Stored items:
* start *
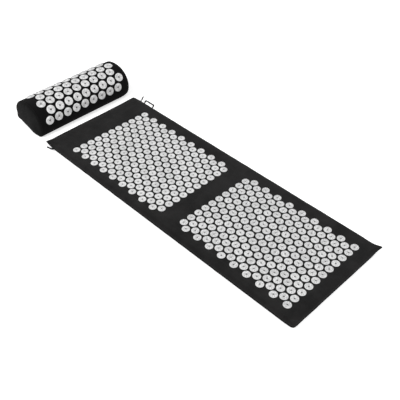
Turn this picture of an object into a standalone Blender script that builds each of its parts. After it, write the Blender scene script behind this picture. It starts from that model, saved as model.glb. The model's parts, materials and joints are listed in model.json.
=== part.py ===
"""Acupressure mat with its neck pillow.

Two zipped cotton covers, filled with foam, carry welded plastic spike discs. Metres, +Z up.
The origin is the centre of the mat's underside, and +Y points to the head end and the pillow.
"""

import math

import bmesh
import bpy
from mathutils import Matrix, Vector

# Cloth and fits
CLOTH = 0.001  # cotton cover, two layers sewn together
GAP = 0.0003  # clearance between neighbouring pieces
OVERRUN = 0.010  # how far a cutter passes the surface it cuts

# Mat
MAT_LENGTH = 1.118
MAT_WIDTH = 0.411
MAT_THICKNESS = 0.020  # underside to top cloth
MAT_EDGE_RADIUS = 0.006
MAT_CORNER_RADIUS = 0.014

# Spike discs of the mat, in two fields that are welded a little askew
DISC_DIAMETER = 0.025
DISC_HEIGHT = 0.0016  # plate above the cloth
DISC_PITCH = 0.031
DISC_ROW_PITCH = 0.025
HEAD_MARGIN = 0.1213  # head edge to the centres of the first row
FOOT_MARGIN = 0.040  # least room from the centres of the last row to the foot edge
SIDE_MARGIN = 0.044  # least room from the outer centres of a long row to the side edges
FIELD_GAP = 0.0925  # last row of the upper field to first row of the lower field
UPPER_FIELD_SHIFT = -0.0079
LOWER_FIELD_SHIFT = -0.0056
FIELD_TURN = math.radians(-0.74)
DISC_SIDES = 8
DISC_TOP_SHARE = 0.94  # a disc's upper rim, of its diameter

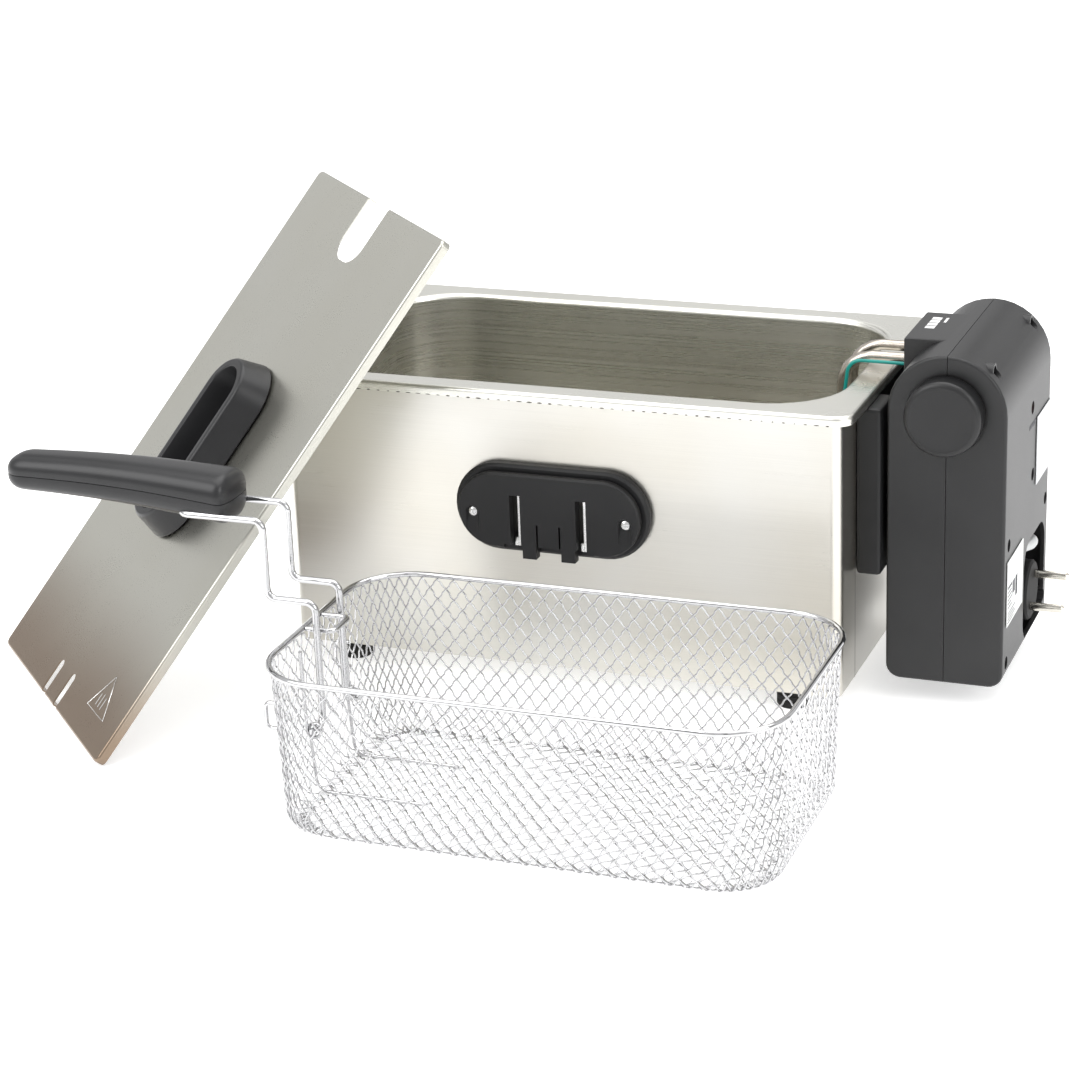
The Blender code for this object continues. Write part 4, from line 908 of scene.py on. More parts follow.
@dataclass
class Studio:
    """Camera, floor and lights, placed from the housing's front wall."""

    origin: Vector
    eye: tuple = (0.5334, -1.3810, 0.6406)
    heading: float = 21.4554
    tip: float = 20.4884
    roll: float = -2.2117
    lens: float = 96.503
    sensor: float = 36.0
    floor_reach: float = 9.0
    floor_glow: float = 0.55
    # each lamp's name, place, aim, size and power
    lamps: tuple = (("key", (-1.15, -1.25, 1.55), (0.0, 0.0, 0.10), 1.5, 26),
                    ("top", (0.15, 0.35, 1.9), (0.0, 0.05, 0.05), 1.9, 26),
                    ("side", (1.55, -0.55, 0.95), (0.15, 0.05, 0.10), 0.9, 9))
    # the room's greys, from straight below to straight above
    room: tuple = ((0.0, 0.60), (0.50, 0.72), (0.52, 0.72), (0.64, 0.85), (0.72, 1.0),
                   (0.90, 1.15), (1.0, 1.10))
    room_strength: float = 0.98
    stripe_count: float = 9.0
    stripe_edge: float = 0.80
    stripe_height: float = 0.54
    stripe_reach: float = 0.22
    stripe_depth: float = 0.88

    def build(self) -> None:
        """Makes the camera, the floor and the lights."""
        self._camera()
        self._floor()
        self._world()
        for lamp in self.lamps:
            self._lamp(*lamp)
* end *
■ Directions
Print, unaltered, every line from the beginning of the material down to the line with "from mathutils import Matrix, Vector".

■ Solution to the problem
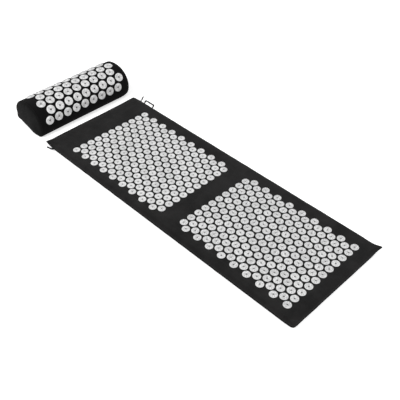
Turn this picture of an object into a standalone Blender script that builds each of its parts. After it, write the Blender scene script behind this picture. It starts from that model, saved as model.glb. The model's parts, materials and joints are listed in model.json.
=== part.py ===
"""Acupressure mat with its neck pillow.

Two zipped cotton covers, filled with foam, carry welded plastic spike discs. Metres, +Z up.
The origin is the centre of the mat's underside, and +Y points to the head end and the pillow.
"""

import math

import bmesh
import bpy
from mathutils import Matrix, Vector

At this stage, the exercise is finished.